Tax authorities are prohibited from applying the assessed levy of CIT on enterprises beyond the above scope.
SAT further clarified that taxable income equals total income minus non-taxable income and tax-exempt income.
SPC encourages mediation to resolve disputes
China’s Supreme People’s Court issued a new regulation recently to encourage parties involved in disputes to seek a resolution through mediation.
The regulation is in response to a rapid increase in lawsuits during the past two years.
The regulation clarifies transitional procedures for parties to cease action in the people’s courts and turn instead to industrial or community mediation.
The move is an attempt to involve social organisations at the early stages of a dispute in order to ease public discontent and prevent resentment and tension.
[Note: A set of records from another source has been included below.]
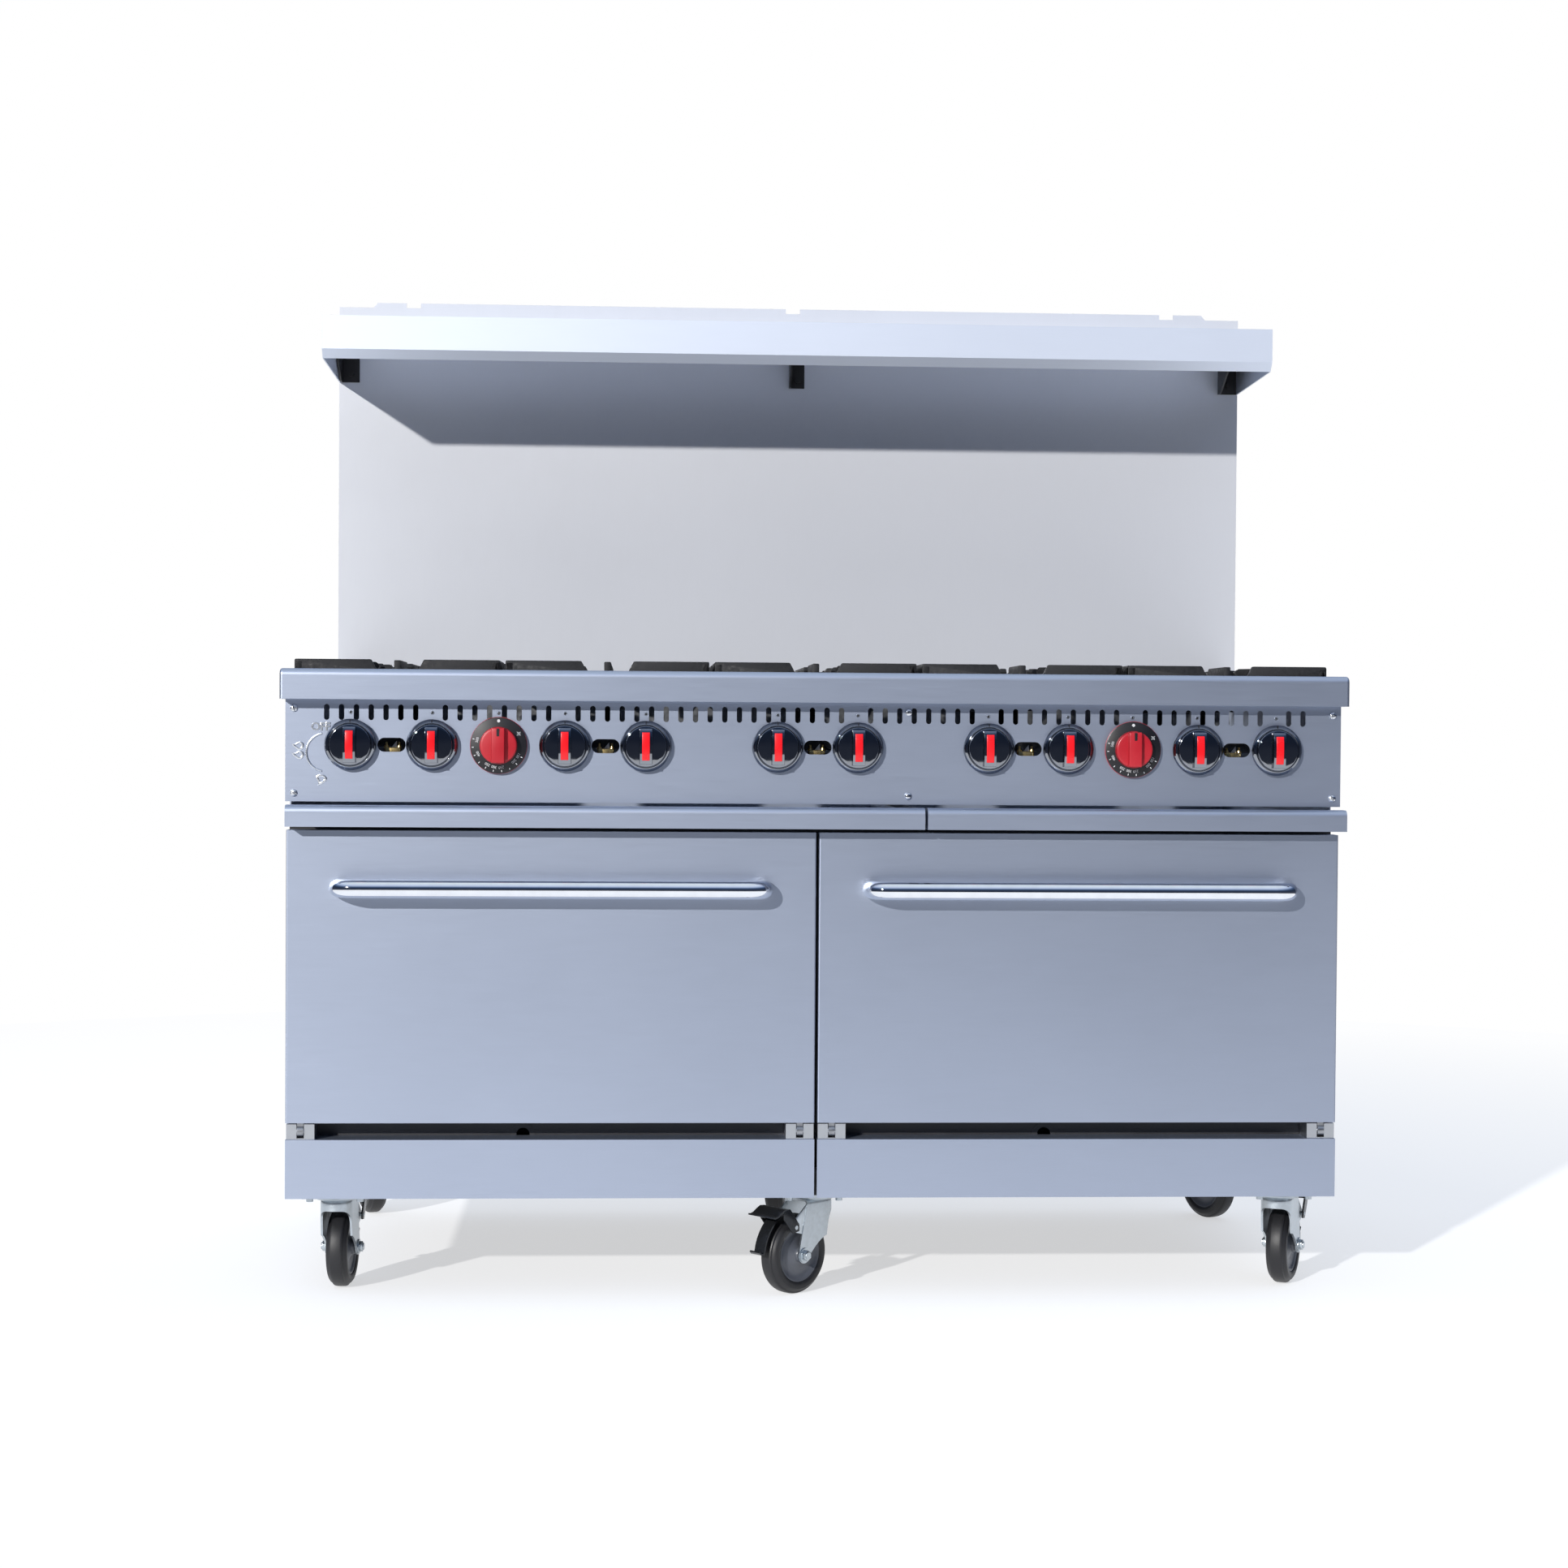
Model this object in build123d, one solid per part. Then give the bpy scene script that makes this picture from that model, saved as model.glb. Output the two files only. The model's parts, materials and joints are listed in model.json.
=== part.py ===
from build123d import *
import math
import os

# Freestanding ten-burner gas range with two ovens, a high shelf and six casters.
# Row frame: X to the right, Y to the rear, Z up, millimetres, floor at Z = 0.
# The front faces -Y. Depths named *_D and the d0, d1 arguments are measured back
# from the front face of the bullnose rail; row() turns them into Y.

# ---- overall sizes
WIDTH = 1524.0            # rail, shelf and backsplash
BODY_SETBACK = 5.0        # rail end to cabinet side
BODY_DEPTH = 773.0        # rail front to backsplash rear
SHEET = 2.0               # folded cabinet sheet
SEAM = 4.0                # gap between neighbouring fronts
CLEAR = 1.0               # clearance of a fixed piece beside another

# ---- casters
WHEEL_R = 57.5
WHEEL_WIDTH = 31.0
HUB_R = 39.0
TRAIL = 39.0
AXLE_R = 5.0
AXLE_FIT = 0.05
FORK_SHEET = 3.5
FORK_GAP = 4.0            # wheel side to fork leg
PLATE_SIZE = 92.0
PLATE_THICK = 4.0
KINGPIN_R = 8.0
KINGPIN_FIT = 0.05
CASTER_HEAD = 30.0        # wheel top to the top of the plate
CASTER_SIDE = 69.0        # cabinet side to a caster's kingpin
CASTER_FRONT_D = 94.5
CASTER_REAR = 73.0        # backsplash rear to the rear kingpins
CASTER_TURNS = (85.0, 222.0, 64.0, 110.0, 250.0, 300.0)
BRAKED = (1, 2, 3)
BRAKE_PIN_R = 3.0
BRAKE_RISE = 43.0         # axle to the brake's pivot
BRAKE_INSET = 36.5        # wheel's edge back to the brake's pivot
BRAKE_SHEET = 2.5
BRAKE_CLEAR = 0.8         # fork leg to brake cheek
RACE_R = 32.0
RACE_DROP = 4.0           # plate to the fork's crown
CROWN_R = 34.0
PLATE_BOLT_R = 5.0
PLATE_BOLT_EDGE = 10.0
AXLE_HEAD_R = 9.0
AXLE_HEAD = 5.0
TYRE_ROUND = 7.0
BOSS_R = 11.0
BOSS_CLEAR = 0.8          # wheel boss to fork leg

# ---- heights of the front's pieces and the gaps between them
FRAME_HEIGHT = 40.0
KICK_RISE = 43.0          # base frame to the kick plate's top
DOOR_GAP = 24.0           # kick plate to door
DOOR_HEIGHT = 417.0
TRAY_GAP = 6.0
TRAY_FACE = 30.5
PANEL_GAP = 4.5
PANEL_HEIGHT = 145.0
RAIL_FACE = 43.0
GRATE_PROUD = 16.0        # grate top above the rail
SPLASH_RISE = 623.0       # rail top to the backsplash's top fold
UPSTAND = 8.0
SHELF_DROP = 52.0         # backsplash's top fold to the shelf
SHELF_FACE = 53.0

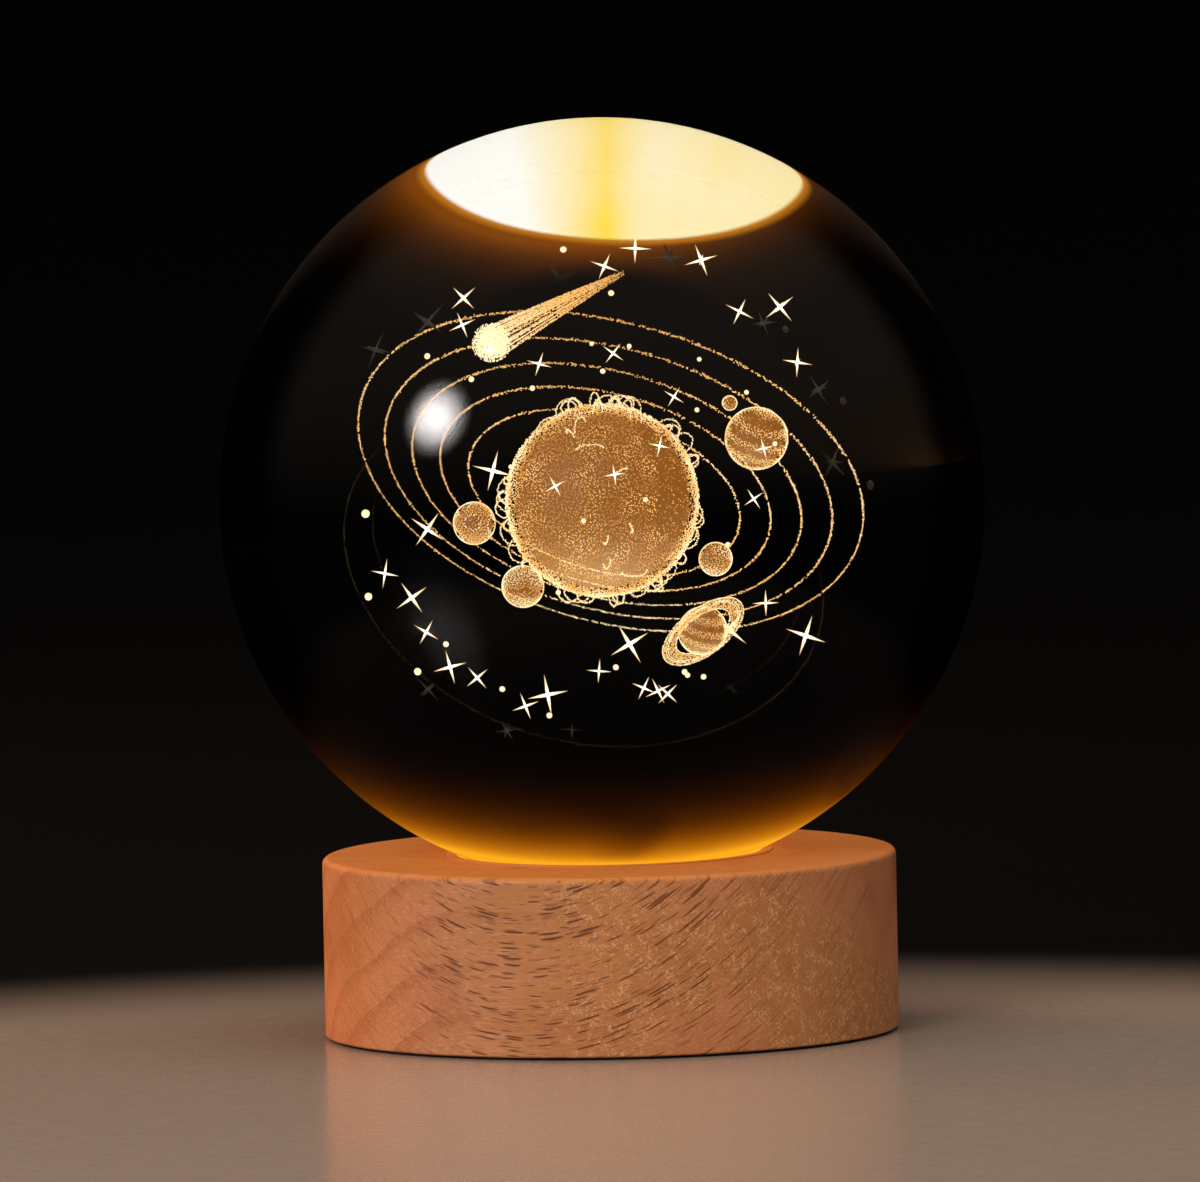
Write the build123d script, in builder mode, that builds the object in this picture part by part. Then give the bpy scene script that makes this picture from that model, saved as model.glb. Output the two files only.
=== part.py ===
"""Crystal ball night light: a clear glass ball with a laser-engraved sun and planets, resting in the
lit well of a round beech base. Millimetres, +Z up, origin on the table under the middle of the base,
front towards -Y and the power inlet towards +Y."""

import os
from math import asin, atan, cos, degrees, radians, sin, sqrt, tan

from build123d import *

# Driving dimensions of the ball, its seat and the base
ball_radius = 40.0
base_radius = 30.0
well_radius = 15.0
seat_inset = 0.5
seat_gap = 0.12
edge_round = 0.7
bottom_chamfer = 0.15

# Seat ring
ring_width = 2.2
ring_depth = 2.0
ring_proud = 0.1
ring_clearance = 0.1

# Diffuser and light chamber
diffuser_gap = 1.0
diffuser_thickness = 1.8
diffuser_ledge = 1.5
diffuser_clearance = 0.1
diffuser_edge = 0.3
chamber_height = 3.0

# Lamp board, its lamps and resistors
board_thickness = 1.6
board_ledge = 5.6
board_clearance = 1.3
board_tongue_width = 12.0
lamp_count = 6
lamp_circle_radius = 8.5
lamp_side = 5.0
lamp_height = 1.5
lamp_window_radius = 2.1
lamp_window_depth = 0.7
lamp_window_clearance = 0.05
resistor_count = 6
resistor_circle_radius = 9.5
resistor_length = 3.2
resistor_width = 1.6
resistor_height = 0.6

# Power inlet: a small flat socket with a rounded shell
shell_width = 8.94
shell_height = 3.26
shell_length = 7.35
shell_wall = 0.3
shell_round_share = 0.49
insert_clearance = 0.05
insert_back_length = 2.4
tongue_width = 6.7
tongue_thickness = 0.7
tongue_length = 4.4
contact_count = 12
contact_pitch = 0.5
contact_width = 0.25
contact_thickness = 0.05
contact_length = 3.4
recess_width = 13.2
recess_height = 6.6
recess_corner = 2.4
recess_depth = 6.0
mouth_wall = 1.2
socket_clearance = 0.2
wiring_space = 3.3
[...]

It is in accordance with the new objective of a harmonious society outlined by the Communist Party of China and the government.
According to the court’s statistics, lawsuits for criminal, civil affairs and administrative issues submitted to courts in 2007 increased by 7 per cent from 2006 to 5,550,062 cases. The courts handled 6,288,831 lawsuits in 2008, up 13.31 per cent from 2007.
“Entering a transitional period of development, Chinese society is encountering an increasing number of new contradictions and problems it has never before experienced,” said court spokesman, Sun Jungong.
“Mediation bodies need to be strengthened to make a bigger contribution to the resolution of disputes,” he said.
The regulation means agreements achieved in arbitration or mediation by administrative bodies, mercantile organisations and industrial groups will have the same force in law as those judged by the people’s courts.
“The courts at all levels should guide mediation and arbitration methods in a scientific, fair and rational way as well as act as supervisors and executors of agreements,” said Jiang Huiling, vice director of the SPC’s judicial reform office.
China to improve access to affordable residential housing
The crucial issue currently facing the affordable residential housing system is how to strengthen access supervision and management, said Hou Ximin, head of the Department of Housing Security under the Ministry of Housing and Urban-Rural Development.
Recently, a number of issues have emerged in the examination, verification, distribution and usage of affordable residential houses, triggering extensive public attention on the affordable residential housing system.
Hou emphasised that all regions in China should continue to improve the access, examination and verification mechanisms for supply targets, establish fair, impartial and open examination and verification procedures, strengthen construction standards and provisions for the administration of market transactions as well as increase the punishment for violations. Meanwhile, they should investigate and punish behaviour such as pressuring customers to purchase affordable residential houses and colluding with administrators for personal gain.
Hou believes that affordable residential housing is an effective way to resolve housing problems for urban low-income households. Developing affordable residential housing is still of great importance in certain areas of China, particularly in large and medium-size cities with relatively high housing prices. Meanwhile, supporting citizens to purchase housing helps promote social harmony and stability.
With an investment of 46.8 billion yuan, the construction of 480,000 affordable residential houses, which will cover a total area of 33.88 million square meters across China, started in the first half of 2009. Affordable residential housing is an important part of the “housing support project” and plays a significant role in resolving housing problems for urban low and medium-income households.
Relevant government branches will improve access and exit systems to ensure that low-income households with housing problems are given priority access to affordable residential housing, and to guarantee fair, impartial and open distribution.